*Collected data*.
•••

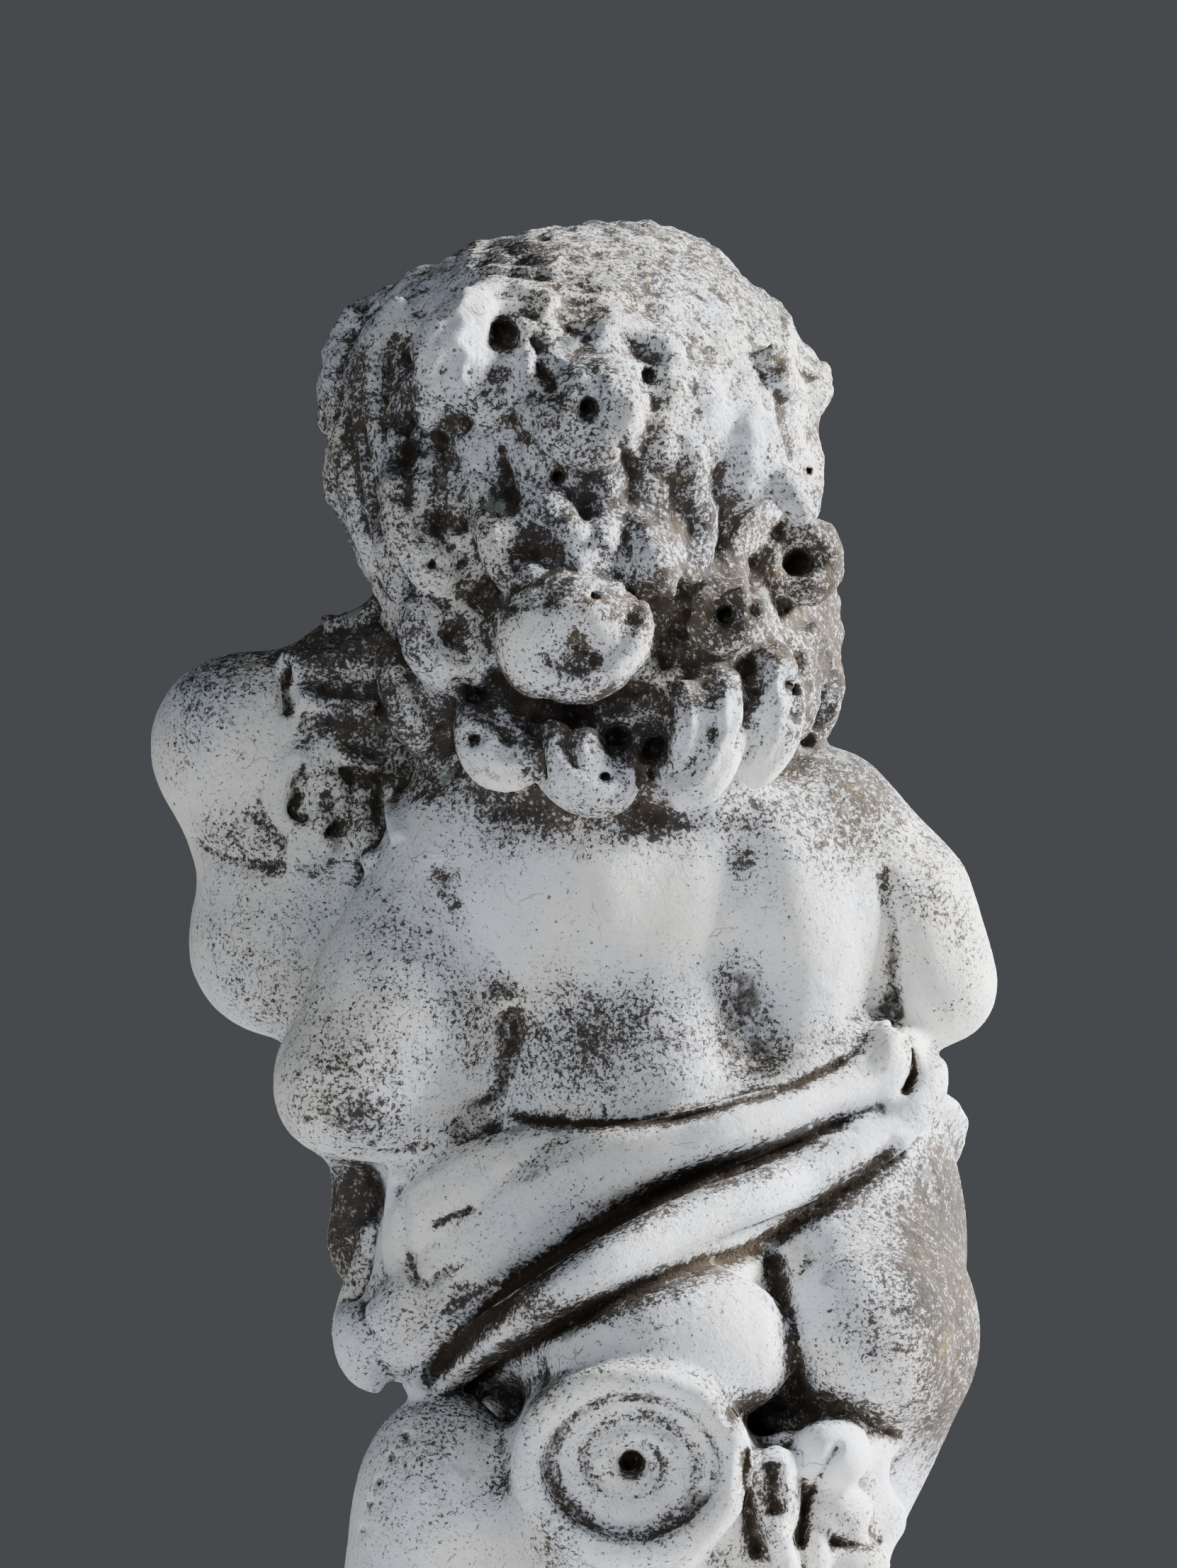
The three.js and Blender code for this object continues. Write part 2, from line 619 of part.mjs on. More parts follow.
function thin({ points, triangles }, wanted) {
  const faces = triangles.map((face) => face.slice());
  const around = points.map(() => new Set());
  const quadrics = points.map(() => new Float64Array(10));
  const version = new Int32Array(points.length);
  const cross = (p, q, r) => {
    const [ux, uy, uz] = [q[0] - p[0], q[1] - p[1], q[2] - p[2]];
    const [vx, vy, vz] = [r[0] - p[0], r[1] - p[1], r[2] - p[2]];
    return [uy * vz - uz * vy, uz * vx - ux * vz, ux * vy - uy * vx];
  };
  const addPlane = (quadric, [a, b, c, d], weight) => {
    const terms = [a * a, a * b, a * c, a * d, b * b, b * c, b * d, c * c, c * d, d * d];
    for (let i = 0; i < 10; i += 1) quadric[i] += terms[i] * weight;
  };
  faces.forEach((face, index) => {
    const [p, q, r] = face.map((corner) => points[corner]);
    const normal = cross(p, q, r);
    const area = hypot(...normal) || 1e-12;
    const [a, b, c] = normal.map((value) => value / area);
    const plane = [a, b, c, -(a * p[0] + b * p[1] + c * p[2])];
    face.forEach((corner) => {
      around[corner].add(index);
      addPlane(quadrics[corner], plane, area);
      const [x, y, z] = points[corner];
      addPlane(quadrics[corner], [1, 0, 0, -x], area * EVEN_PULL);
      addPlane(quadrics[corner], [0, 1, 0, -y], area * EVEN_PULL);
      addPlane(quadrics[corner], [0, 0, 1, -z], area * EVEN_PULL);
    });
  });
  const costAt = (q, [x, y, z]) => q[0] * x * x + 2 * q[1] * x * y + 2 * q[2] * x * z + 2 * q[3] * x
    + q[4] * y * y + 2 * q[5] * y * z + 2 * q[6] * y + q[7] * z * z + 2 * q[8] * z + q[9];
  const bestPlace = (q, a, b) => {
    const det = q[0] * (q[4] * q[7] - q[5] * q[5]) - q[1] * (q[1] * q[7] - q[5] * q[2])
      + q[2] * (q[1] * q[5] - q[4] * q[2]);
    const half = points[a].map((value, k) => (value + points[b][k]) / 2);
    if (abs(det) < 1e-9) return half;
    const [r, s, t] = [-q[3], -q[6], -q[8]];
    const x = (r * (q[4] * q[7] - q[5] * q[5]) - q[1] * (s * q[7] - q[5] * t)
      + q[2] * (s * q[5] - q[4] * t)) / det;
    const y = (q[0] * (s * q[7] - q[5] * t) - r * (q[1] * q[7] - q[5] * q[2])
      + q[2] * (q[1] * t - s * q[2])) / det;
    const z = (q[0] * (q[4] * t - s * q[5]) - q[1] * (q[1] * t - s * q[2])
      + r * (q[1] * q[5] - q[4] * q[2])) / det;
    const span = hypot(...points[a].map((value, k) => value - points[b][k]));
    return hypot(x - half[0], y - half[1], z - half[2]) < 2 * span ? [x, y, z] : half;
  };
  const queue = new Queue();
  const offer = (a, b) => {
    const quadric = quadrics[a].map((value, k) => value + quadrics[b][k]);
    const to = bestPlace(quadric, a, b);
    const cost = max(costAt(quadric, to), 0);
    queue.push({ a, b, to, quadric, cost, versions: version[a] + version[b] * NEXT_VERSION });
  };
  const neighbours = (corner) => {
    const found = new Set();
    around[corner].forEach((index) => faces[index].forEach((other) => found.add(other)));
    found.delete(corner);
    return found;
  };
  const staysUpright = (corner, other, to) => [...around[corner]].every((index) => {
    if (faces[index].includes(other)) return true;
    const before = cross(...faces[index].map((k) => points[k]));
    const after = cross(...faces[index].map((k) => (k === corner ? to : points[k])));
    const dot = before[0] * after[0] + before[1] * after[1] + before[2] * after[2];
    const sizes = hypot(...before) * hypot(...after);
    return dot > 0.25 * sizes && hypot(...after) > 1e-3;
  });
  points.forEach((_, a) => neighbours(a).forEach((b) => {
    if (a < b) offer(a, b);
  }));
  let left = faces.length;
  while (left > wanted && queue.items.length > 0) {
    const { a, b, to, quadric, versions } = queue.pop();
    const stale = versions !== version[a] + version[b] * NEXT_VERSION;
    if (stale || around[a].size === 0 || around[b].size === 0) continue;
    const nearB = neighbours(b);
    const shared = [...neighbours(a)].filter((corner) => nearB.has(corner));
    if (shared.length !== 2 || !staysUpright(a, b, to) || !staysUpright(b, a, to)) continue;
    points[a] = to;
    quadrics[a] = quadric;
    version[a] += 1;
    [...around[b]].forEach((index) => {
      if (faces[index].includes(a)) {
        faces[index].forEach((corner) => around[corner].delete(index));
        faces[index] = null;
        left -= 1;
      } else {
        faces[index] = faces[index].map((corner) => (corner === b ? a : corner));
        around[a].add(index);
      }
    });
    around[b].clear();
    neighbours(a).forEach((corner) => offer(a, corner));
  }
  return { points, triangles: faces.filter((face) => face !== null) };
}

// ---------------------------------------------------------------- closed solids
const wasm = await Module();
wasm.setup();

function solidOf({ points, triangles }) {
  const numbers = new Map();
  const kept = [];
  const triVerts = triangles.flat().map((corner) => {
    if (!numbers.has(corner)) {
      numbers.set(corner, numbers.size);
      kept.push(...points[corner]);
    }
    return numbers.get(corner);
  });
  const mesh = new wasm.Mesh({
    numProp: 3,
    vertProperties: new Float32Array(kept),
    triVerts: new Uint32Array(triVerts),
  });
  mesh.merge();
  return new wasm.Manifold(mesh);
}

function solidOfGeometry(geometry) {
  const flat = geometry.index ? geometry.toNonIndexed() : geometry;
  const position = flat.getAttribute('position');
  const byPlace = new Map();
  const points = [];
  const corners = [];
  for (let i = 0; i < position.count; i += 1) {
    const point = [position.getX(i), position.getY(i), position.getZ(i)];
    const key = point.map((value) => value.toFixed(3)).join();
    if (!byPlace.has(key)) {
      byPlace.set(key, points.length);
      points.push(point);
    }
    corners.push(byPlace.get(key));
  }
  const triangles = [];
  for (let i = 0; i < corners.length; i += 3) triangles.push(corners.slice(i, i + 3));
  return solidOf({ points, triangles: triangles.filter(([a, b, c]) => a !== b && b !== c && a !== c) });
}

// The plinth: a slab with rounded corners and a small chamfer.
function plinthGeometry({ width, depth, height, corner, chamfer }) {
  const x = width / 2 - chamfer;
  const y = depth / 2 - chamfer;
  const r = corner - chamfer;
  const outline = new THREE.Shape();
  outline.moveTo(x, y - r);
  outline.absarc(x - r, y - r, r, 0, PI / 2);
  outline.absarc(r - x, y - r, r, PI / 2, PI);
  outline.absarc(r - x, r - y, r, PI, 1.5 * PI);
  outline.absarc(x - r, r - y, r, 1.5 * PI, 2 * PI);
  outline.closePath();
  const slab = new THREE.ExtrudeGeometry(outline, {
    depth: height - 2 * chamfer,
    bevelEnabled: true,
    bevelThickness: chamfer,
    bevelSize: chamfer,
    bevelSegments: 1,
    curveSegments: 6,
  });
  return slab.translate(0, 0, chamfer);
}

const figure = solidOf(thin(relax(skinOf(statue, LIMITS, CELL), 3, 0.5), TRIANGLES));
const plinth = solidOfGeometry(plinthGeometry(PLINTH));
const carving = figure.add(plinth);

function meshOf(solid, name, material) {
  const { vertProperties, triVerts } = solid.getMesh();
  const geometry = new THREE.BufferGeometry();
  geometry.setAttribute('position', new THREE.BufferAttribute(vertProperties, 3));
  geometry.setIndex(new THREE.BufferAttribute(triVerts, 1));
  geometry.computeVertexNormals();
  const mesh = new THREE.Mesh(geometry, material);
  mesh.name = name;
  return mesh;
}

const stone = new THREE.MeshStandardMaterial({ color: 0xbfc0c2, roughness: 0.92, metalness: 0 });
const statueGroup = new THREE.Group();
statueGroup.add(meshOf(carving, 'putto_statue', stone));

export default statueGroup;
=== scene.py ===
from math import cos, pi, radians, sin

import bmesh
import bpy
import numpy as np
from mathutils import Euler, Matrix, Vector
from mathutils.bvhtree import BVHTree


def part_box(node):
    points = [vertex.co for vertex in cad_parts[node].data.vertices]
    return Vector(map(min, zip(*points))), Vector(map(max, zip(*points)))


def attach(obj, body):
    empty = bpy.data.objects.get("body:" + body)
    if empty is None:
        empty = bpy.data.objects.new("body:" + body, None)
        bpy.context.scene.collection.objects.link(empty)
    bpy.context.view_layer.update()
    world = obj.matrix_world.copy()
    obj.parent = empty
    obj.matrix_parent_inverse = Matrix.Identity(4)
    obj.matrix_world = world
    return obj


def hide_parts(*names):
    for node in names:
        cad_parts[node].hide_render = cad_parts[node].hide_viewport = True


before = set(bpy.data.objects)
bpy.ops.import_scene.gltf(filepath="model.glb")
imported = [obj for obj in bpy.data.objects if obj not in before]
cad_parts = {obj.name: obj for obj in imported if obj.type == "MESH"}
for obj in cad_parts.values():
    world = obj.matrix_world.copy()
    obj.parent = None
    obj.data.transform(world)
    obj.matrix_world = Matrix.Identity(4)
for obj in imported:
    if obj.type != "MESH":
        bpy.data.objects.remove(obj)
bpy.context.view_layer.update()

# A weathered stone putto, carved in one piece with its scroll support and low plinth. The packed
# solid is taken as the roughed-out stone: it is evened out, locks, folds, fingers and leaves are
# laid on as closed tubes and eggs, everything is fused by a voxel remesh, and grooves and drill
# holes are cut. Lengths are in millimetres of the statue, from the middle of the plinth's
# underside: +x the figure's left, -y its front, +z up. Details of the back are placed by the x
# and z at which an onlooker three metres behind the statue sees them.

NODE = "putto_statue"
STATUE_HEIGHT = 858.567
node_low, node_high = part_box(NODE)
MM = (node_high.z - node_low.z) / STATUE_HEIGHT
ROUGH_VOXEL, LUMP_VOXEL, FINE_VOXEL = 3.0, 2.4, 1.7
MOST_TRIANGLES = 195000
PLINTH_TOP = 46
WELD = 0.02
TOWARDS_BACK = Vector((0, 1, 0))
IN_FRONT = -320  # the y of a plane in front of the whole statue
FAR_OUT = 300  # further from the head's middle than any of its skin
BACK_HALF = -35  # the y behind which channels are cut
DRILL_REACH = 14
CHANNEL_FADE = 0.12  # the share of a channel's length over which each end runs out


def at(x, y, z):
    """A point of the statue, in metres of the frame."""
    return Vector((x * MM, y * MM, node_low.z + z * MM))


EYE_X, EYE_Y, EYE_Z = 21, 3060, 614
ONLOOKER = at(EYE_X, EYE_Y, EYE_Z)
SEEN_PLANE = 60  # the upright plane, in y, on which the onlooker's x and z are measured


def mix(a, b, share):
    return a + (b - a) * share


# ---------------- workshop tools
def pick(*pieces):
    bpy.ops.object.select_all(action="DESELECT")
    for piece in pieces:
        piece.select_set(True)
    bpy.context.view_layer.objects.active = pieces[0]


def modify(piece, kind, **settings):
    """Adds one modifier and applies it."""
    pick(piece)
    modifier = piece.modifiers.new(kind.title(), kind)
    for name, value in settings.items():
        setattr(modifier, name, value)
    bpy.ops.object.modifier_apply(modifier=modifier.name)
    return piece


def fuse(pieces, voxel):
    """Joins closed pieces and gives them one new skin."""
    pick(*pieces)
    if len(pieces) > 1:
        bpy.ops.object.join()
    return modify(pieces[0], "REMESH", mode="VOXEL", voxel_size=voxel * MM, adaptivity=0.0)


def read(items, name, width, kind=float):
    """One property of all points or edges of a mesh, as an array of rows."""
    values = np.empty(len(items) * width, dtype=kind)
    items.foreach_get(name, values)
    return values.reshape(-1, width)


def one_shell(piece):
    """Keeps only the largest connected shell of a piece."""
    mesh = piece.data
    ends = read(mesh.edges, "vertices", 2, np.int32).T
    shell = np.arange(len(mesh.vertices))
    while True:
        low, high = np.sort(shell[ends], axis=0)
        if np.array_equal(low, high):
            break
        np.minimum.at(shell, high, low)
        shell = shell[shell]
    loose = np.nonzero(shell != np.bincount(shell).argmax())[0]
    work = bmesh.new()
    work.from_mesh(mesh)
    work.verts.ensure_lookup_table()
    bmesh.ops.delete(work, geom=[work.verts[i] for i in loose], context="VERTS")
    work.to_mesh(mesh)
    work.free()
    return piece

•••

*Problem to work on*.
Determine how many lines of the listing above hold the word "names". Report that number without anything else.

*Solution to this exercise*.
2